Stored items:
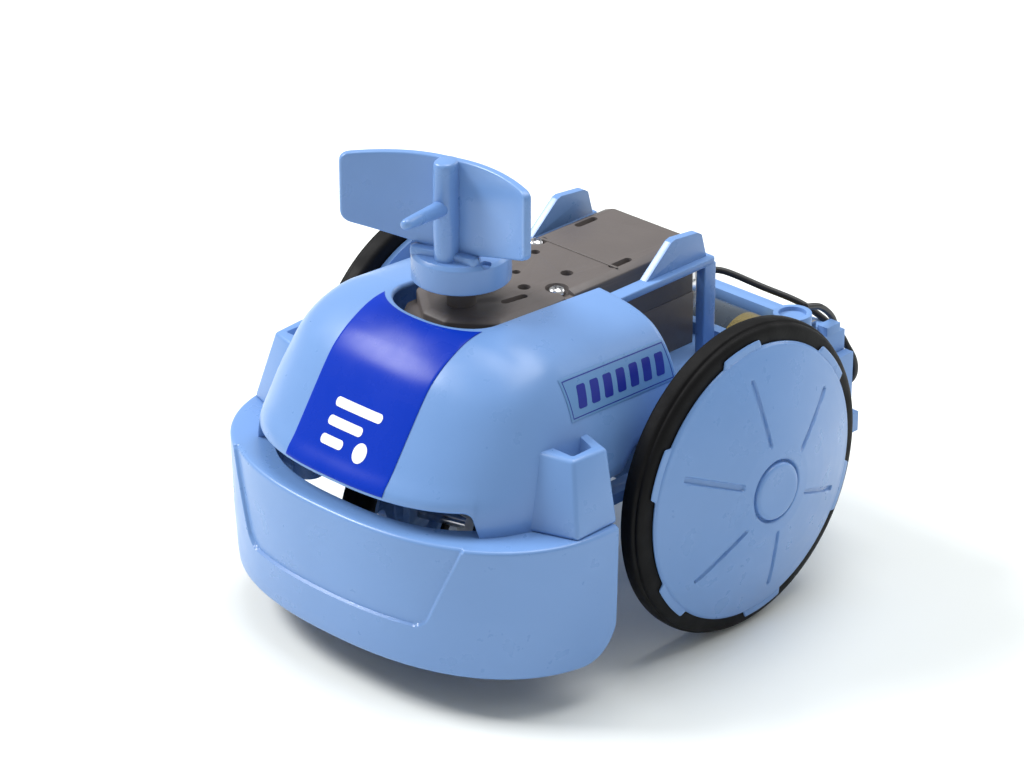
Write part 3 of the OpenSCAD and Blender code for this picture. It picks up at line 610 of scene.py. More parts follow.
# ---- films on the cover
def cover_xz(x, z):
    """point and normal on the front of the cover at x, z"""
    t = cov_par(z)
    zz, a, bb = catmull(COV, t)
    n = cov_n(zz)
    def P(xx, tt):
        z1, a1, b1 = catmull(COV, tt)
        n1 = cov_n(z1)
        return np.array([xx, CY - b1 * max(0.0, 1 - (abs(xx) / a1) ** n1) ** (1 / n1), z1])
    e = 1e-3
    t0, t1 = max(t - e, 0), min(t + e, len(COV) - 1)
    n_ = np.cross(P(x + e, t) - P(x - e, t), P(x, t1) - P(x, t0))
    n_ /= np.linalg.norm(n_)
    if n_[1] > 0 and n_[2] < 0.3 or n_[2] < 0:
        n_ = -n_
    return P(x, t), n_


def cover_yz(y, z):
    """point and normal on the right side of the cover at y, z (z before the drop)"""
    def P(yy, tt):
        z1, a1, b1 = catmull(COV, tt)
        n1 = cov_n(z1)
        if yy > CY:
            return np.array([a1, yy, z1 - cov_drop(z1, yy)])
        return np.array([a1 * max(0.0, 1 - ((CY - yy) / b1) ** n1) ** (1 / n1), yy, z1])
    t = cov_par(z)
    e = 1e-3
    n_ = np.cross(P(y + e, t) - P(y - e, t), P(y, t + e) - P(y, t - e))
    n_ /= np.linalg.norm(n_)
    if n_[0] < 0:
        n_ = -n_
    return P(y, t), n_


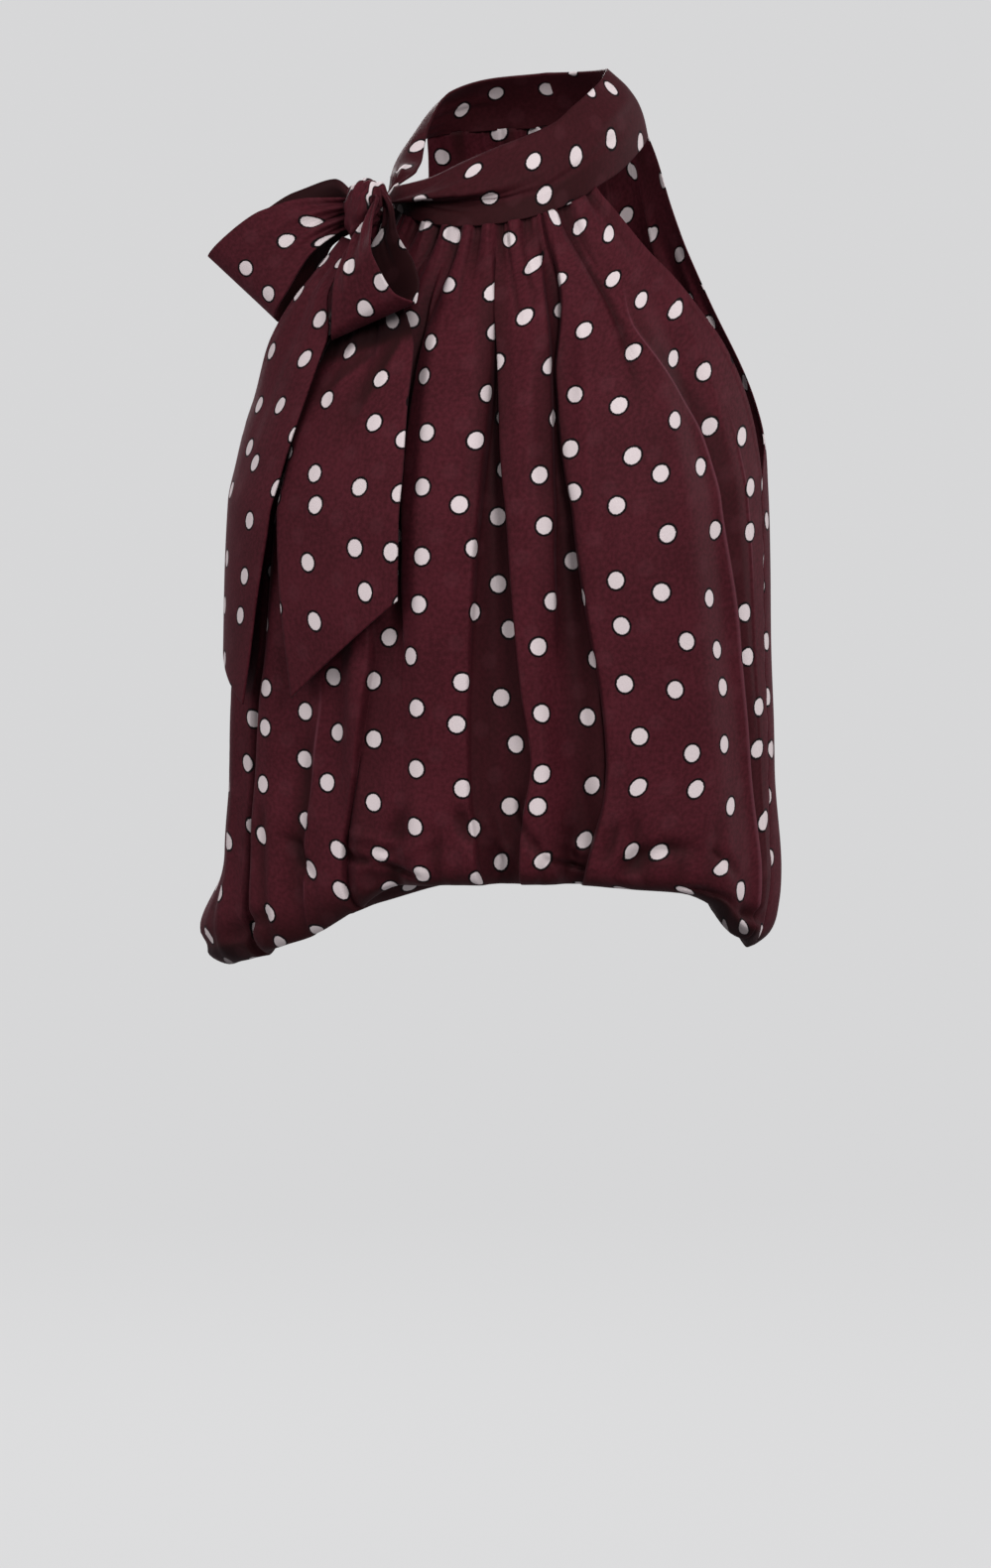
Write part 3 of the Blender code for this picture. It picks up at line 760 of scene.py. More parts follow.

- What is being asked -
Above are the records; copy every line in them that holds the word "follow".

- Response -
Write part 3 of the OpenSCAD and Blender code for this picture. It picks up at line 610 of scene.py. More parts follow.
Write part 3 of the Blender code for this picture. It picks up at line 760 of scene.py. More parts follow.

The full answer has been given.